▶ **Written request**
Start at the line that has "along the mouth's outline" and stop at the line that has "bpy.context.scene.collection.objects.link(empty)". Print those lines and all lines between them exactly, and nothing more.

+--

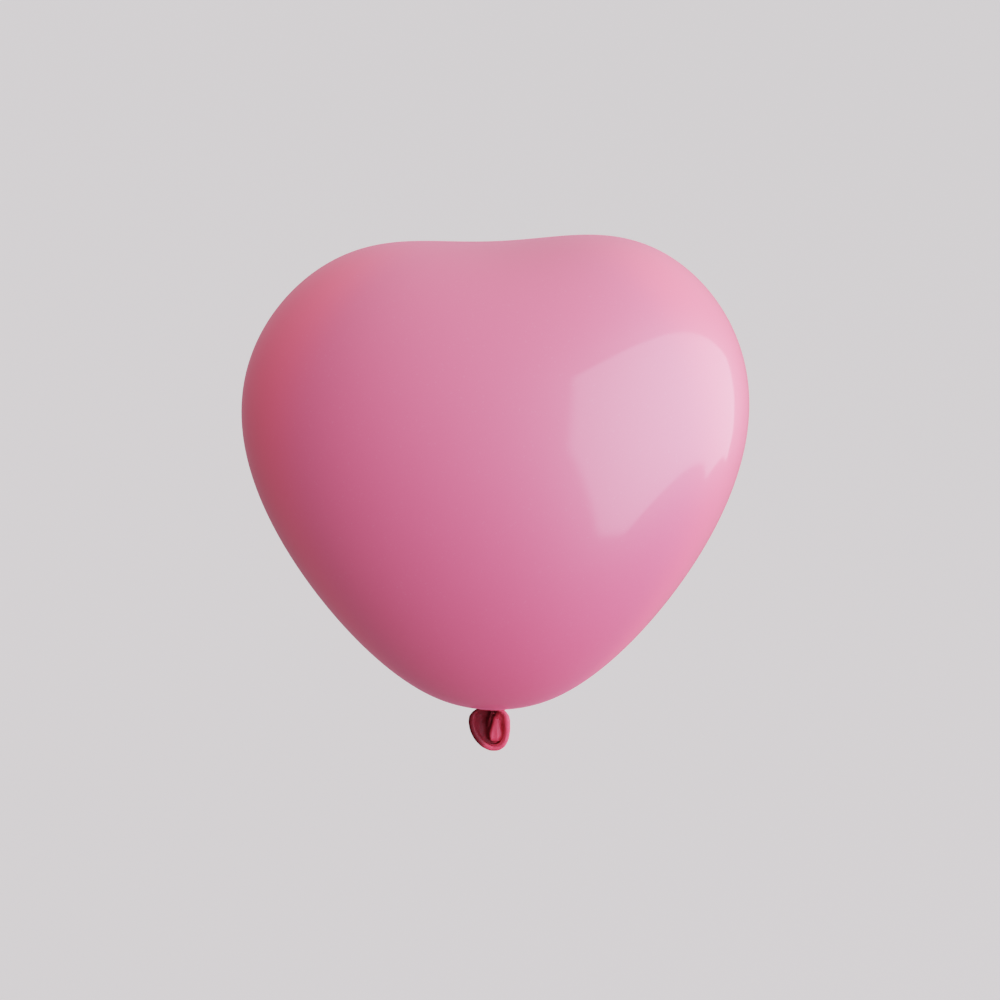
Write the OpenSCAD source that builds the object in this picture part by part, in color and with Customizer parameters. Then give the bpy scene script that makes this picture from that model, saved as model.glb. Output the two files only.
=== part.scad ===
// Heart-shaped latex balloon, blown up and knotted.
// Millimetres. +Z is up through the cleft, +X across the lobes, the front faces -Y.
// The origin is the middle of the tie groove on the neck, where a string or ribbon goes.

/* [Heart] */
// Width across the two lobes
heart_w = 287; // [200:1:420]
// Depth from front to back, before the valley is taken out
heart_d = 190; // [130:1:280]
// Height that the lobes would reach with no cleft between them
heart_h = 301; // [210:1:430]
// Depth taken out of the top, down the middle
cleft = 24; // [6:1:40]
// How tightly the cleft is gathered at the top
cleft_grip = 20; // [8:1:40]
// How far one lobe stands above its level place and the other below
lobe_lean = 5.7; // [0:0.1:10]
// Fullness of the width: the share added in step with height
width_full_1 = 0.53; // [0:0.01:1]
// Fullness of the width: the share added with height squared
width_full_2 = 0.84; // [0:0.01:1]
// Fullness of the width: the share added with height cubed
width_full_3 = -0.86; // [-1:0.01:0]
// Fullness of the depth: the share added in step with height
depth_full = 0.60; // [0:0.01:1]
// How deep the valley between the lobes runs down the front and back
valley = 0.20; // [0:0.01:0.35]
// How much the skin is flattened round the neck
base_flat = 4; // [0:0.1:5]
// How far the neck is drawn up into the skin
neck_draw = 1.5; // [0:0.1:2.5]
// Thickness of the skin
skin = 0.8; // [0.6:0.05:1.2]

/* [Neck] */
// Radius of the opening that the neck closes
opening_r = 4.8; // [4.5:0.1:5.5]
// Radius at the bottom of the tie groove
groove_r = 3.0; // [2.6:0.1:3.3]
// Height of the tie groove
groove_h = 1.6; // [1:0.1:1.8]
// Radius of the gathered neck below the groove
gather_r = 3.2; // [2.8:0.1:3.4]
// Radius of the neck's rounded end, inside the knot
neck_ball_r = 2.0; // [1.8:0.05:2.05]

/* [Knot] */
// Radius of the loop's centreline
loop_r = 4.2; // [4:0.1:4.6]
// Radius of the rubber that the loop is made of
loop_strand_r = 2.0; // [1.8:0.05:2.1]
// How far the knot sits behind the neck's axis
knot_back = 1.0; // [0.6:0.1:1.4]
// Tilt of the loop, front edge down
loop_tilt = 10; // [0:1:14]

/* [Tail] */
// Half width of the mouth, to the middle of the rolled lip
mouth_half_w = 11.1; // [8:0.1:12]
// How far the mouth hangs below its widest place
mouth_drop = 16.5; // [12:0.1:18]
// How far the mouth rises above its widest place
mouth_rise = 8.0; // [6:0.1:8.2]
// Radius of the rolled lip
lip_r = 1.6; // [1.2:0.05:1.7]
// Thickness of the tail's wall
tail_wall = 0.9; // [0.7:0.05:1]
// Radius of the tail's rounded root
tail_ball_r = 2.0; // [1.7:0.05:2.1]

/* [Hidden] */
$fn = 96;

gap = 0.3;               // room between pieces that move on each other
film = 0.05;             // room between pieces that stay together
envelope_z = -4.6;       // where the heart's own zero height lies
heart_sides = 56;        // points round the heart
outer_rings = 36;        // rings on the outside of the skin
inner_rings = 20;        // rings on the inside of the skin
first_turn = 6;          // turn of the first full ring above the opening, in degrees
opening_turn = 3;        // turn at which the skin has the opening's radius
flat_grip = 60;          // how closely the flattening keeps to the neck
draw_grip = 400;         // how closely the drawn-in ring keeps to the neck

cone_top = 1.1;          // underside of the skin at the neck
neck_pivot = [0, 0, -3.2];
gather_top = -groove_h / 2 - 0.3;
gather_bottom = gather_top - 1.0;
knot_centre = [0, knot_back, -6.4];
core_top = -3.4;
core_bottom = -9.8;
core_r = 3.6;
tail_pivot = [0, -5.2, -5.6];
mouth_centre = [-3.5, -11, -9.9];
root_front = tail_pivot - [0, tail_ball_r * 0.5, 0];
mouth_back = mouth_centre[1] + lip_r + film;
mouth_sides = 36;
lip_sides = 10;
tail_rings = 8;

body_pink = [0.86, 0.42, 0.56];
thick_pink = [0.80, 0.22, 0.36];

// ---- the heart's surface ----

// Share of the height reached at a turn from 0 (neck) to 180 (cleft)
function rise(turn) = (1 - cos(turn)) / 2;

// Half width and half depth at a turn, before they are scaled to size
function width_form(turn) =
    let (h = rise(turn))
    sin(turn) * (1 + width_full_1 * h + width_full_2 * h ^ 2 + width_full_3 * h ^ 3);
function depth_form(turn) = sin(turn) * (1 + depth_full * rise(turn));
width_peak = max([for (turn = [0:2:180]) width_form(turn)]);
depth_peak = max([for (turn = [0:2:180]) depth_form(turn)]);

// Height at a turn and an angle round Z: the side outline at 0 and 180, the middle one at 90 and 270
function heart_z(turn, round_z) =
    let (
        h = rise(turn),
        side = heart_h * h - cleft * h ^ cleft_grip,
        middle = (heart_h - cleft) * h,
        base = base_flat * (1 - h) ^ flat_grip + neck_draw * (1 - h) ^ draw_grip,
        lean = lobe_lean * cos(round_z) * width_form(turn) / width_peak * h ^ 2
    )
    side * cos(round_z) ^ 2 + middle * sin(round_z) ^ 2 + base + lean;

// Share of the depth that is left where the valley runs
function valley_share(turn, round_z) =
    1 - valley * rise(turn) ^ 3 * sin(turn) ^ 2 * sin(round_z) ^ 4;

// A point of the skin, moved inwards by inset
function heart_point(turn, round_z, inset) = [
    (heart_w / 2 - inset) * width_form(turn) / width_peak * cos(round_z),
    (heart_d / 2 - inset) * depth_form(turn) / depth_peak * sin(round_z) * valley_share(turn, round_z),
    envelope_z + inset + heart_z(turn, round_z) * (1 - 2 * inset / (heart_h - cleft))
];

function heart_ring(turn, inset) = [
    for (i = [0:heart_sides - 1]) heart_point(turn, 360 * i / heart_sides, inset)
];
function opening_ring(inset) = [
    for (i = [0:heart_sides - 1])
        let (a = 360 * i / heart_sides)
        [opening_r * cos(a), opening_r * sin(a), heart_point(opening_turn, a, inset)[2]]
];

// ---- closed meshes from rings ----

// Triangles between ring a and ring b, each of n points
function strip(a, b, n) = [
    for (i = [0:n - 1])
        let (j = (i + 1) % n)
        each [[a * n + i, b * n + j, a * n + j], [a * n + i, b * n + i, b * n + j]]
];
// Triangles from ring a to the single point p
function fan(a, p, n, flip) = [
    for (i = [0:n - 1])
        let (j = (i + 1) % n)
        flip ? [a * n + j, a * n + i, p] : [a * n + i, a * n + j, p]
];
// A skin through the rings in order, closed at both ends by the points first and last
module closed_skin(rings, first, last) {
    n = len(rings[0]);
    count = len(rings);
    polyhedron(
        points = [each [for (ring = rings) each ring], first, last],
        faces = [
            each [for (k = [0:count - 2]) each strip(k, k + 1, n)],
            each fan(0, count * n, n, false),
            each fan(count - 1, count * n + 1, n, true)
        ],
        convexity = 6
    );
}

// ---- the pieces ----

module envelope() {
    inner = [
        for (k = [inner_rings - 1:-1:0]) heart_ring(first_turn + (180 - first_turn) * k / inner_rings, skin)
    ];
    outer = [
        for (k = [0:outer_rings - 1]) heart_ring(first_turn + (180 - first_turn) * k / outer_rings, 0)
    ];
    color(body_pink)
        closed_skin(
            concat(inner, [opening_ring(skin), opening_ring(0)], outer),
            heart_point(180, 0, skin),
            heart_point(180, 0, 0)
        );
}

// The thick part of the skin: a plug in the opening, a cone, and the groove for a tie
module neck_cone() {
    color(thick_pink)
        rotate_extrude()
            polygon([
                [0, cone_top + skin + 0.6],
                [opening_r - 0.4, cone_top + skin + 0.6],
                [opening_r - 0.2, cone_top + skin],
                [opening_r - 0.2, cone_top - 0.2],
                [groove_r, groove_h / 2],
                [groove_r, -groove_h / 2],
                [0, -groove_h / 2]
            ]);
}

// The gathered neck, whose rounded end sits in the knot
module neck_gather() {
    color(thick_pink)
        union() {
            translate([0, 0, gather_bottom])
                cylinder(h = gather_top - gather_bottom, r = gather_r);
            translate([0, 0, gather_bottom - 0.4])
                cylinder(h = 0.5, r1 = neck_ball_r * 0.8, r2 = gather_r * 0.9);
            translate(neck_pivot)
                sphere(r = neck_ball_r);
        }
}

module loop_ring(strand_r) {
    translate(knot_centre)
        rotate([loop_tilt, 0, 0])
            rotate_extrude()
                translate([loop_r, 0])
                    circle(r = strand_r);
}

// Room for the two rounded ends that turn inside the knot
module knot_sockets() {
    translate(neck_pivot)
        sphere(r = neck_ball_r + gap);
    translate(tail_pivot)
        sphere(r = tail_ball_r + gap);
}

// The strand inside the loop, bulging above and below it
module knot_core() {
    color(thick_pink)
        difference() {
            translate([0, knot_back, 0])
                rotate_extrude()
                    polygon([
                        [0, core_top],
                        [core_r - 0.6, core_top],
                        [core_r, core_top - 0.6],
                        [core_r, core_bottom + 1.2],
                        [core_r - 1.2, core_bottom],
                        [0, core_bottom]
                    ]);
            loop_ring(loop_strand_r + film);
            knot_sockets();
        }
}

// The loop that is wrapped round the core and pulled tight
module knot_loop() {
    color(thick_pink)
        difference() {
            loop_ring(loop_strand_r);
            knot_sockets();
        }
}

// A point of the mouth's outline at an angle round it: an ellipse below, a flatter one above
function mouth_point(a, grow) =
    let (reach = sin(a) < 0 ? mouth_drop : mouth_rise)
    [(mouth_half_w + grow) * cos(a), 0, (reach + grow) * sin(a)];

// A ring of the funnel between its root (0) and its mouth (1), moved into the cup by inset
function funnel_ring(s, inset) = [
    for (i = [0:mouth_sides - 1])
        let (
            a = 360 * i / mouth_sides,
            root_r = tail_ball_r * 0.75 - inset * 0.4,
            mouth = mouth_point(a, -inset * s),
            flare = s ^ 0.6,
            forward = s ^ 1.6
        )
        [
            root_r * cos(a) * (1 - flare) + (mouth_centre[0] + mouth[0]) * flare,
            root_front[1] * (1 - forward) + mouth_back * forward - inset * (1 - s),
            (root_front[2] + root_r * sin(a)) * (1 - flare) + (mouth_centre[2] + mouth[2]) * flare
        ]
];

// The free end of the neck: a rounded root in the knot, flaring to the mouth
module tail_funnel() {
    outer = [for (k = [0:tail_rings]) funnel_ring(k / tail_rings, 0)];
    inner = [for (k = [tail_rings:-1:0]) funnel_ring(k / tail_rings, tail_wall)];
    color(thick_pink)
        union() {
            closed_skin(
                concat(outer, inner),
                root_front,
                root_front - [0, tail_wall, 0]
            );
            translate(tail_pivot)
                sphere(r = tail_ball_r);
        }
}

// The rolled lip round the mouth, a bead swept along the mouth's outline
module rolled_lip() {
    rings = [
        for (i = [0:mouth_sides - 1])
            let (
                a = 360 * i / mouth_sides,
                centre = mouth_centre + mouth_point(a, 0),
                ahead = mouth_point(a + 1, 0) - mouth_point(a - 1, 0),
                out = [ahead[2], 0, -ahead[0]] / norm(ahead)
            )
            [
                for (j = [0:lip_sides - 1])
                    let (b = 360 * j / lip_sides)
                    centre + lip_r * (out * cos(b) + [0, 1, 0] * sin(b))
            ]
    ];
    color(thick_pink)
        polyhedron(
            points = [for (ring = rings) each ring],
            faces = [for (i = [0:mouth_sides - 1]) each strip(i, (i + 1) % mouth_sides, lip_sides)],
            convexity = 4
        );
}

envelope();
neck_cone();
neck_gather();
knot_core();
knot_loop();
tail_funnel();
rolled_lip();
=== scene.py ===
"""Heart-shaped latex balloon, blown up and knotted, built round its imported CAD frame.

Everything is in metres in the part's own frame: +Z up through the cleft, +X across the lobes, front facing
-Y, origin in the middle of the tie groove on the neck.
"""

import sys
import logging
import math
from dataclasses import dataclass, field
from enum import Enum

import bpy
import numpy as np
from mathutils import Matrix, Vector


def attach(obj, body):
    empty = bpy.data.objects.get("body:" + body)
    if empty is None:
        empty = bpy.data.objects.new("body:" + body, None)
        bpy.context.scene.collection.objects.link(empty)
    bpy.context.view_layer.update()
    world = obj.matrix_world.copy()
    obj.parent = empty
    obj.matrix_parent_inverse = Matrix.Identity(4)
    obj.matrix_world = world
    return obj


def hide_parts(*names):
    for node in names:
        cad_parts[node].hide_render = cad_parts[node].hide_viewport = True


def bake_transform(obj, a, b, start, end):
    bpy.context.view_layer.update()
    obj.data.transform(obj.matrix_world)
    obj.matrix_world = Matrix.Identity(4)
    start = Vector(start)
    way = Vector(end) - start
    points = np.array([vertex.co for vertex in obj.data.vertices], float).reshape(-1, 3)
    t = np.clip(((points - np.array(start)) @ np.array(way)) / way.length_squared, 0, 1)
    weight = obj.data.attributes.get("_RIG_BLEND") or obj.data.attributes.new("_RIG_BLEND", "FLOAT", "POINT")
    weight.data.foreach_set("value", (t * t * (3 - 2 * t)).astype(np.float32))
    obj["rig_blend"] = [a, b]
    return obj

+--

▶ **Solution**
// The rolled lip round the mouth, a bead swept along the mouth's outline
module rolled_lip() {
    rings = [
        for (i = [0:mouth_sides - 1])
            let (
                a = 360 * i / mouth_sides,
                centre = mouth_centre + mouth_point(a, 0),
                ahead = mouth_point(a + 1, 0) - mouth_point(a - 1, 0),
                out = [ahead[2], 0, -ahead[0]] / norm(ahead)
            )
            [
                for (j = [0:lip_sides - 1])
                    let (b = 360 * j / lip_sides)
                    centre + lip_r * (out * cos(b) + [0, 1, 0] * sin(b))
            ]
    ];
    color(thick_pink)
        polyhedron(
            points = [for (ring = rings) each ring],
            faces = [for (i = [0:mouth_sides - 1]) each strip(i, (i + 1) % mouth_sides, lip_sides)],
            convexity = 4
        );
}

envelope();
neck_cone();
neck_gather();
knot_core();
knot_loop();
tail_funnel();
rolled_lip();
=== scene.py ===
"""Heart-shaped latex balloon, blown up and knotted, built round its imported CAD frame.

Everything is in metres in the part's own frame: +Z up through the cleft, +X across the lobes, front facing
-Y, origin in the middle of the tie groove on the neck.
"""

import sys
import logging
import math
from dataclasses import dataclass, field
from enum import Enum

import bpy
import numpy as np
from mathutils import Matrix, Vector


def attach(obj, body):
    empty = bpy.data.objects.get("body:" + body)
    if empty is None:
        empty = bpy.data.objects.new("body:" + body, None)
        bpy.context.scene.collection.objects.link(empty)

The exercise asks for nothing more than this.